Recommended Report Architecture

While creativity in structure is encouraged, effective engineering reports tend to include the following elements, adapted to suit the technical narrative you are building:

  • Academic integrity declaration
  • Technical title page
  • Structured contents list
  • Catalogue of figures, tables, and abbreviations
  • Engineering executive overview
  • Manufacturing context and system background
  • Problem framing and operational constraints
  • Analytical evaluation of automation and robotics
  • Engineering-based solution pathways
  • Impact assessment and implementation considerations
  • Referenced technical sources
  • Appendices (if required)

The strength of the report lies in how these components connect, not in their mere presence.

Engineering Executive Overview

The opening overview should function as a compressed technical narrative rather than a summary list. It should allow an engineering manager or technical director to understand:

  • The manufacturing context under examination
  • The core automation or robotics challenge
  • The analytical approach taken
  • Key technical findings
  • Directional recommendations grounded in engineering judgement

This section is best written after the report is complete, once your technical argument has fully matured.
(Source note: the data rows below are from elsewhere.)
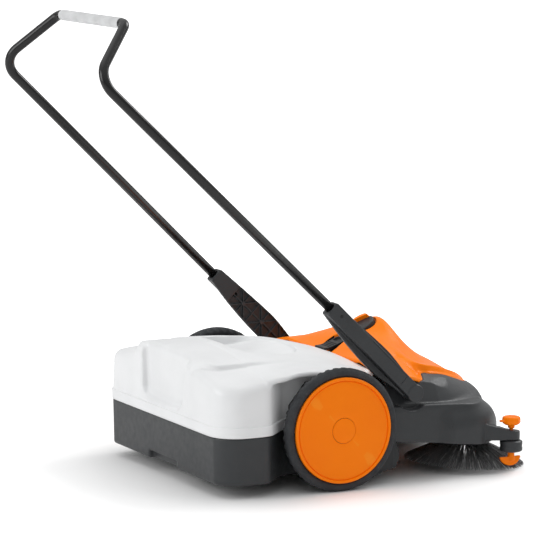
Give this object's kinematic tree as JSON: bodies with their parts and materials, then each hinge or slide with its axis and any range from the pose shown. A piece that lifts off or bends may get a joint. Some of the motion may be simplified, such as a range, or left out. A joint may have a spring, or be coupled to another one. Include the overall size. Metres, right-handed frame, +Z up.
{
  "type": "walk-behind sweeper",
  "caption": "Push sweeper with two large wheels, splayed disc brushes, a debris container behind and a tall folding U-shaped push handle.",
  "frame": {"origin": "on the floor, under the middle of the machine's length and on its middle plane", "axes": "+X the way the machine is pushed, +Y its left side, +Z up"},
  "size_m": [1.2532, 0.78, 1.219],
  "materials": {
    "orange_plastic": "satin moulded plastic",
    "white_plastic": "semi-gloss moulded plastic",
    "dark_plastic": "fine-textured moulded plastic",
    "black_plastic": "moulded plastic",
    "tyre_rubber": "matt rubber with small tread blocks",
    "belt_rubber": "matt rubber",
    "black_paint": "gloss powder coat",
    "pale_grip": "finely ribbed sleeve",
    "steel": "zinc-plated",
    "bristle": "black bristle"
  },
  "bodies": {
    "chassis": {"housing": "dark_plastic", "hood": "orange_plastic", "latch_channel": "black_plastic", "latch_pin": "steel", "side_frame_left": "black_plastic", "side_frame_right": "black_plastic", "wheel_axle_left": "steel", "wheel_axle_right": "steel", "drive_belt_left": "belt_rubber", "drive_belt_right": "belt_rubber", "roller_belt": "belt_rubber", "spindle_bearing_left": "black_plastic", "spindle_bearing_right": "black_plastic", "roller_housing": "dark_plastic", "sweep_lip": "belt_rubber", "pivot_bolt_left": "steel", "pivot_bolt_right": "steel"},
    "wheel_left": {"tyre_left": "tyre_rubber", "wheel_rim_left": "dark_plastic", "wheel_disc_left": "orange_plastic", "hub_cap_left": "orange_plastic", "drive_pulley_left": "black_plastic"},
    "wheel_right": {"tyre_right": "tyre_rubber", "wheel_rim_right": "dark_plastic", "wheel_disc_right": "orange_plastic", "hub_cap_right": "orange_plastic", "drive_pulley_right": "black_plastic"},
    "drive_left": {"countershaft_left": "steel", "belt_pulley_left": "black_plastic", "bevel_pinion_left": "black_plastic"},
    "drive_right": {"countershaft_right": "steel", "belt_pulley_right": "black_plastic", "bevel_pinion_right": "black_plastic"},
    "brush_left": {"brush_spindle_left": "steel", "bevel_gear_left": "black_plastic", "brush_plate_left": "black_plastic", "brush_bristles_left": "bristle"},
    "brush_right": {"brush_spindle_right": "steel", "bevel_gear_right": "black_plastic", "brush_plate_right": "black_plastic", "brush_bristles_right": "bristle"},
    "sweeping_roller": {"roller_shaft": "steel", "roller_core": "black_plastic", "roller_bristles": "bristle", "roller_pulley": "black_plastic"},
    "container": {"container_tray": "dark_plastic", "container_lid": "white_plastic"},
    "latch": {"latch_lever": "black_plastic"},
    "dial": {"height_dial": "dark_plastic", "dial_grip": "orange_plastic"},
    "handle": {"handle_tube": "black_paint", "grip_sleeve": "pale_grip", "handle_arm_left": "dark_plastic", "handle_arm_right": "dark_plastic", "arm_screw_left": "black_paint", "arm_screw_right": "black_paint"},
    "edge_roller": {"edge_roller": "dark_plastic"},
    "hold_down": {"hold_down_knob": "orange_plastic", "hold_down_fin": "orange_plastic"}
  },
  "joints": [
    {"name": "wheel_left_spin", "type": "hinge", "parent": "chassis", "child": "wheel_left", "pos_m": [0.01167, 0.364, 0.16], "axis": [0, 1, 0], "continuous": true},
    {"name": "wheel_right_spin", "type": "hinge", "parent": "chassis", "child": "wheel_right", "pos_m": [0.01167, -0.364, 0.16], "axis": [0, 1, 0], "continuous": true},
    {"name": "drive_left_spin", "type": "hinge", "parent": "chassis", "child": "drive_left", "pos_m": [0.47527, 0.28, 0.14], "axis": [0, 1, 0], "continuous": true},
    {"name": "drive_right_spin", "type": "hinge", "parent": "chassis", "child": "drive_right", "pos_m": [0.47527, -0.28, 0.14], "axis": [0, 1, 0], "continuous": true},
    {"name": "brush_left_spin", "type": "hinge", "parent": "chassis", "child": "brush_left", "pos_m": [0.47527, 0.216, 0.14], "axis": [0.0663, 0, 0.9978], "continuous": true},
    {"name": "brush_right_spin", "type": "hinge", "parent": "chassis", "child": "brush_right", "pos_m": [0.47527, -0.216, 0.14], "axis": [0.0663, 0, 0.9978], "continuous": true},
    {"name": "roller_spin", "type": "hinge", "parent": "chassis", "child": "sweeping_roller", "pos_m": [0.16167, 0, 0.062], "axis": [0, 1, 0], "continuous": true},
    {"name": "container_slide", "type": "slide", "parent": "chassis", "child": "container", "axis": [-1, 0, 0], "range_m": [0, 0.45]},
    {"name": "latch_lift", "type": "hinge", "parent": "chassis", "child": "latch", "pos_m": [0.21867, 0, 0.322], "axis": [0, 1, 0], "range_deg": [0, 45]},
    {"name": "dial_turn", "type": "hinge", "parent": "chassis", "child": "dial", "pos_m": [0.27367, 0, 0.36], "axis": [-0.5446, 0, 0.8387], "range_deg": [0, 270]},
    {"name": "handle_fold", "type": "hinge", "parent": "chassis", "child": "handle", "pos_m": [0.23967, 0, 0.233], "axis": [0, 1, 0], "range_deg": [0, 120]},
    {"name": "edge_roller_spin", "type": "hinge", "parent": "chassis", "child": "edge_roller", "pos_m": [0.52767, -0.358, 0.07], "axis": [0, 0, 1], "continuous": true},
    {"name": "hold_down_turn", "type": "hinge", "parent": "chassis", "child": "hold_down", "pos_m": [0.52767, -0.358, 0.1], "axis": [0, 0, 1], "range_deg": [0, 90]}
  ],
  "couplings": [
    {"joint": "drive_left_spin", "follows": "wheel_left_spin", "ratio": 3},
    {"joint": "brush_left_spin", "follows": "wheel_left_spin", "ratio": -2},
    {"joint": "roller_spin", "follows": "wheel_left_spin", "ratio": 2},
    {"joint": "drive_right_spin", "follows": "wheel_right_spin", "ratio": 3},
    {"joint": "brush_right_spin", "follows": "wheel_right_spin", "ratio": 2}
  ]
}
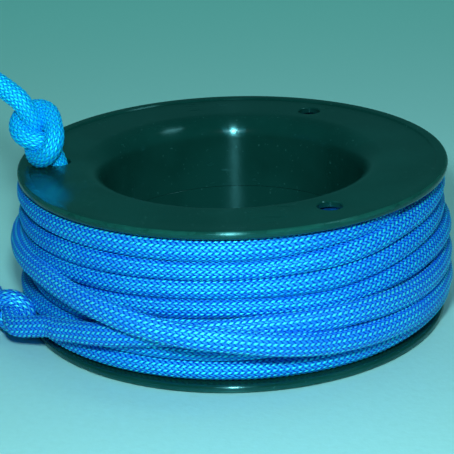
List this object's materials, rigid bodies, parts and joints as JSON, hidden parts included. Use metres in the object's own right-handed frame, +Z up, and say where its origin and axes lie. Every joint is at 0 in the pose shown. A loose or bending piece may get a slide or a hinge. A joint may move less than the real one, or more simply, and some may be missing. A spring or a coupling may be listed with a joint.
{
  "type": "line spool",
  "caption": "Green moulded spool with a wide flared bore, wound full of blue braided cord, knotted at the upper flange and at its loose end.",
  "frame": {"origin": "on the spool's axis, in the plane that its lower flange stands on", "axes": "+Z up along the spool's axis, -Y the front, where the last turn is tucked under itself, -X the side of the knot on the upper flange"},
  "size_m": [0.1066, 0.0892, 0.0489],
  "materials": {
    "green_plastic": "gloss",
    "blue_cord": "matte",
    "sealed_cord": "satin"
  },
  "bodies": {
    "root": {"upper_half": "green_plastic", "lower_half": "green_plastic", "inner_layers": "blue_cord", "outer_winding": "blue_cord", "last_turn": "blue_cord", "anchor_knot": "blue_cord", "anchor_tail": "blue_cord", "anchor_tip": "sealed_cord", "running_end": "blue_cord", "running_knot": "blue_cord", "running_tail": "blue_cord", "running_tip": "sealed_cord"}
  },
  "joints": []
}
Manufacturing Context and System Environment

This section establishes the industrial reality within which automation and robotics are being evaluated. You may focus on a specific plant, sector, or manufacturing model, but the context must be technically credible and clearly bounded.

Consider addressing:

  • Production scale and variability
  • Existing manufacturing layout and process flow
  • Labour intensity and skill distribution
  • Quality requirements and tolerances
  • Environmental or regulatory constraints relevant to the UAE

The goal here is not storytelling, but engineering clarity, the reader should understand the system before evaluating its transformation.

Defining the Engineering Problem Space

Rather than presenting challenges as abstract issues, this section should frame them as engineering problems with measurable dimensions.

Examples include:

  • Throughput limitations due to manual handling
  • Quality inconsistency arising from human variability
  • Safety risks in repetitive or hazardous operations
  • Inefficiencies caused by poor system integration

Each problem should be supported by secondary technical evidence, such as industry benchmarks, research findings, or documented case experiences.

Analytical Examination of Automation and Robotic Solutions

This section forms the technical core of the report.

Here, you are expected to:

  • Compare alternative automation architectures
  • Evaluate robotic configurations against task requirements
  • Assess control strategies and system integration options
  • Discuss reliability, maintainability, and scalability
  • Identify limitations, trade-offs, and risks

Analytical tools may include performance metrics, cost–benefit reasoning, system diagrams, or comparative tables. What matters most is engineering logic, not mathematical complexity for its own sake.

Critical thinking should be visible. A strong report acknowledges that no system is optimal in all dimensions.

Engineering-Led Recommendations and System Direction

Recommendations should emerge naturally from your analysis rather than appearing as isolated suggestions. Each recommendation should:

  • Be technically justified
  • Reflect awareness of manufacturing constraints
  • Consider workforce, safety, and regulatory factors
  • Align with long-term system performance

Avoid generic statements such as “increase automation” or “use robotics.” Instead, specify what type, where, why, and under what conditions.

Implementation, Impact, and Operational Readiness

This section evaluates what happens after technical decisions are made.

You may discuss:

  • Phased implementation strategies
  • Training and skills development implications
  • System commissioning and testing considerations
  • Maintenance planning and lifecycle costs
  • Operational risks and mitigation strategies

In the UAE context, sensitivity to local workforce structures, industrial policy, and sustainability goals strengthens the credibility of your analysis.

Use of Sources and Technical Presentation

Your reference base should reflect engineering seriousness. High-quality reports draw from:

  • Peer-reviewed engineering journals
  • International standards (ISO, IEC, IEEE where relevant)
  • Manufacturer technical documentation
  • Industry reports and professional bodies

Visual elements such as diagrams, flowcharts, and tables should support analysis, not decorate the document. All figures must be clearly labelled and referenced within the text.

The writing style should remain formal, precise, and measured, avoiding marketing language or unsupported claims.

Final Academic Considerations

This assignment rewards students who demonstrate:

  • Systems thinking
  • Technical judgement
  • Evidence-driven reasoning
  • Clear professional communication

It is not a test of how many technologies you can name, but of how well you understand when, where, and why automation and robotics belong in manufacturing systems.